== DATASET CONTENT ==

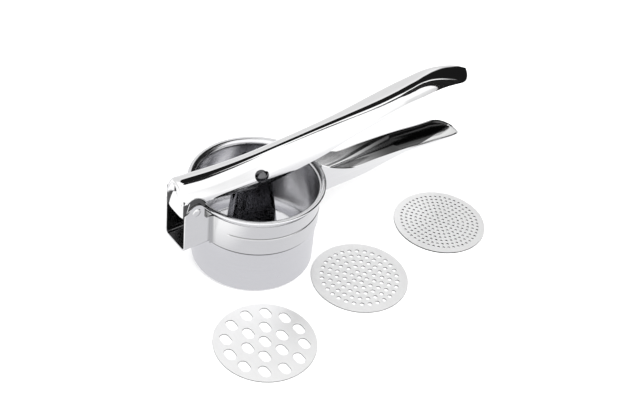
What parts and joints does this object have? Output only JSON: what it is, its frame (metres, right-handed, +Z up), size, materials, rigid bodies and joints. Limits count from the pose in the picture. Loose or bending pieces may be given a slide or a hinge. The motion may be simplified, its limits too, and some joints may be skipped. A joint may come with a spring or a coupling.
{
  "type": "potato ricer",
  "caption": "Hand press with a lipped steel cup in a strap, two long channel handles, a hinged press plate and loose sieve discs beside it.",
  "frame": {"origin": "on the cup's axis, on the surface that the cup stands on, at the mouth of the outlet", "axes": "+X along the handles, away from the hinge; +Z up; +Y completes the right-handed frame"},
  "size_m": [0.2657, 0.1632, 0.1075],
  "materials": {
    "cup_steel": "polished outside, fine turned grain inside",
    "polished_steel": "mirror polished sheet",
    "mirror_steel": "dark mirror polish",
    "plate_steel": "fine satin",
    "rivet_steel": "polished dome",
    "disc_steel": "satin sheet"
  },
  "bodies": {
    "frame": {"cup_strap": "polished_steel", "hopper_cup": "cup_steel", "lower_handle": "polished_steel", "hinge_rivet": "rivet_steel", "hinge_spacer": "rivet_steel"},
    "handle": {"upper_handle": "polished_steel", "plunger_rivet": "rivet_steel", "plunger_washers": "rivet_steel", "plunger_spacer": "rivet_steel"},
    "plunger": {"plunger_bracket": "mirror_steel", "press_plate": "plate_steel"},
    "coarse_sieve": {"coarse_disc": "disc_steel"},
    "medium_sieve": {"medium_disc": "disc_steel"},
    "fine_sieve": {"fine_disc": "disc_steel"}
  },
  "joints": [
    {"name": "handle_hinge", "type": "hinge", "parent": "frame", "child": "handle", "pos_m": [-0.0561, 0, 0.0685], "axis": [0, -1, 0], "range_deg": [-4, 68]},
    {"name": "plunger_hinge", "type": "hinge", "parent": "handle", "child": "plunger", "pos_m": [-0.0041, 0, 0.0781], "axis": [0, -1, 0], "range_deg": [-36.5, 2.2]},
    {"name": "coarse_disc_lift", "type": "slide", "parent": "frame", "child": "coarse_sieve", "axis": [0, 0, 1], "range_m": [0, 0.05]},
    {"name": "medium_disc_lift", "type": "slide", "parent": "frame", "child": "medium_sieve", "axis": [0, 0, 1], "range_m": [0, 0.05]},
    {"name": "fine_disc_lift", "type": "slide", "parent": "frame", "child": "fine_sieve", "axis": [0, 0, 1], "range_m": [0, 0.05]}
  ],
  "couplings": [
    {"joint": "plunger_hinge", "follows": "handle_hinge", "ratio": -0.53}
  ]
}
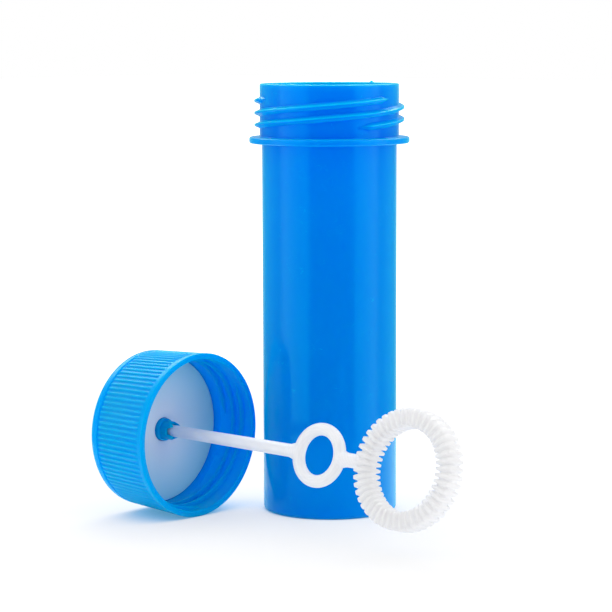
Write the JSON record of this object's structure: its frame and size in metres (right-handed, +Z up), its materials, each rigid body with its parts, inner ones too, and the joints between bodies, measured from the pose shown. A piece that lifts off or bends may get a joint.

===

• TASK PROMPT
Copy the records above exactly as they appear.

• FINAL ANSWER
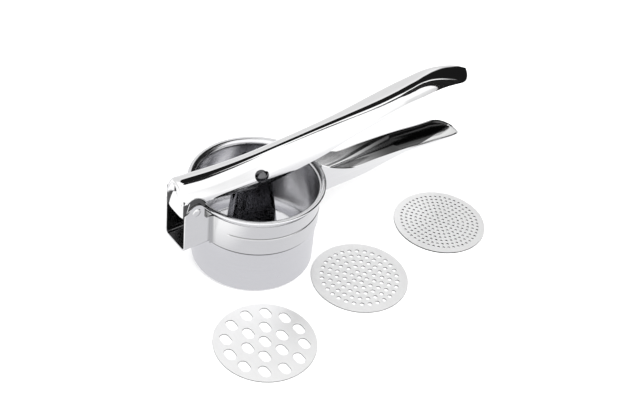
What parts and joints does this object have? Output only JSON: what it is, its frame (metres, right-handed, +Z up), size, materials, rigid bodies and joints. Limits count from the pose in the picture. Loose or bending pieces may be given a slide or a hinge. The motion may be simplified, its limits too, and some joints may be skipped. A joint may come with a spring or a coupling.
{
  "type": "potato ricer",
  "caption": "Hand press with a lipped steel cup in a strap, two long channel handles, a hinged press plate and loose sieve discs beside it.",
  "frame": {"origin": "on the cup's axis, on the surface that the cup stands on, at the mouth of the outlet", "axes": "+X along the handles, away from the hinge; +Z up; +Y completes the right-handed frame"},
  "size_m": [0.2657, 0.1632, 0.1075],
  "materials": {
    "cup_steel": "polished outside, fine turned grain inside",
    "polished_steel": "mirror polished sheet",
    "mirror_steel": "dark mirror polish",
    "plate_steel": "fine satin",
    "rivet_steel": "polished dome",
    "disc_steel": "satin sheet"
  },
  "bodies": {
    "frame": {"cup_strap": "polished_steel", "hopper_cup": "cup_steel", "lower_handle": "polished_steel", "hinge_rivet": "rivet_steel", "hinge_spacer": "rivet_steel"},
    "handle": {"upper_handle": "polished_steel", "plunger_rivet": "rivet_steel", "plunger_washers": "rivet_steel", "plunger_spacer": "rivet_steel"},
    "plunger": {"plunger_bracket": "mirror_steel", "press_plate": "plate_steel"},
    "coarse_sieve": {"coarse_disc": "disc_steel"},
    "medium_sieve": {"medium_disc": "disc_steel"},
    "fine_sieve": {"fine_disc": "disc_steel"}
  },
  "joints": [
    {"name": "handle_hinge", "type": "hinge", "parent": "frame", "child": "handle", "pos_m": [-0.0561, 0, 0.0685], "axis": [0, -1, 0], "range_deg": [-4, 68]},
    {"name": "plunger_hinge", "type": "hinge", "parent": "handle", "child": "plunger", "pos_m": [-0.0041, 0, 0.0781], "axis": [0, -1, 0], "range_deg": [-36.5, 2.2]},
    {"name": "coarse_disc_lift", "type": "slide", "parent": "frame", "child": "coarse_sieve", "axis": [0, 0, 1], "range_m": [0, 0.05]},
    {"name": "medium_disc_lift", "type": "slide", "parent": "frame", "child": "medium_sieve", "axis": [0, 0, 1], "range_m": [0, 0.05]},
    {"name": "fine_disc_lift", "type": "slide", "parent": "frame", "child": "fine_sieve", "axis": [0, 0, 1], "range_m": [0, 0.05]}
  ],
  "couplings": [
    {"joint": "plunger_hinge", "follows": "handle_hinge", "ratio": -0.53}
  ]
}
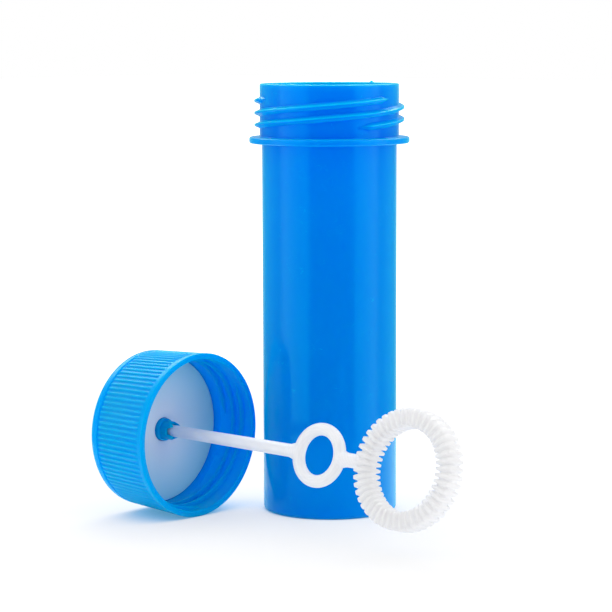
Write the JSON record of this object's structure: its frame and size in metres (right-handed, +Z up), its materials, each rigid body with its parts, inner ones too, and the joints between bodies, measured from the pose shown. A piece that lifts off or bends may get a joint.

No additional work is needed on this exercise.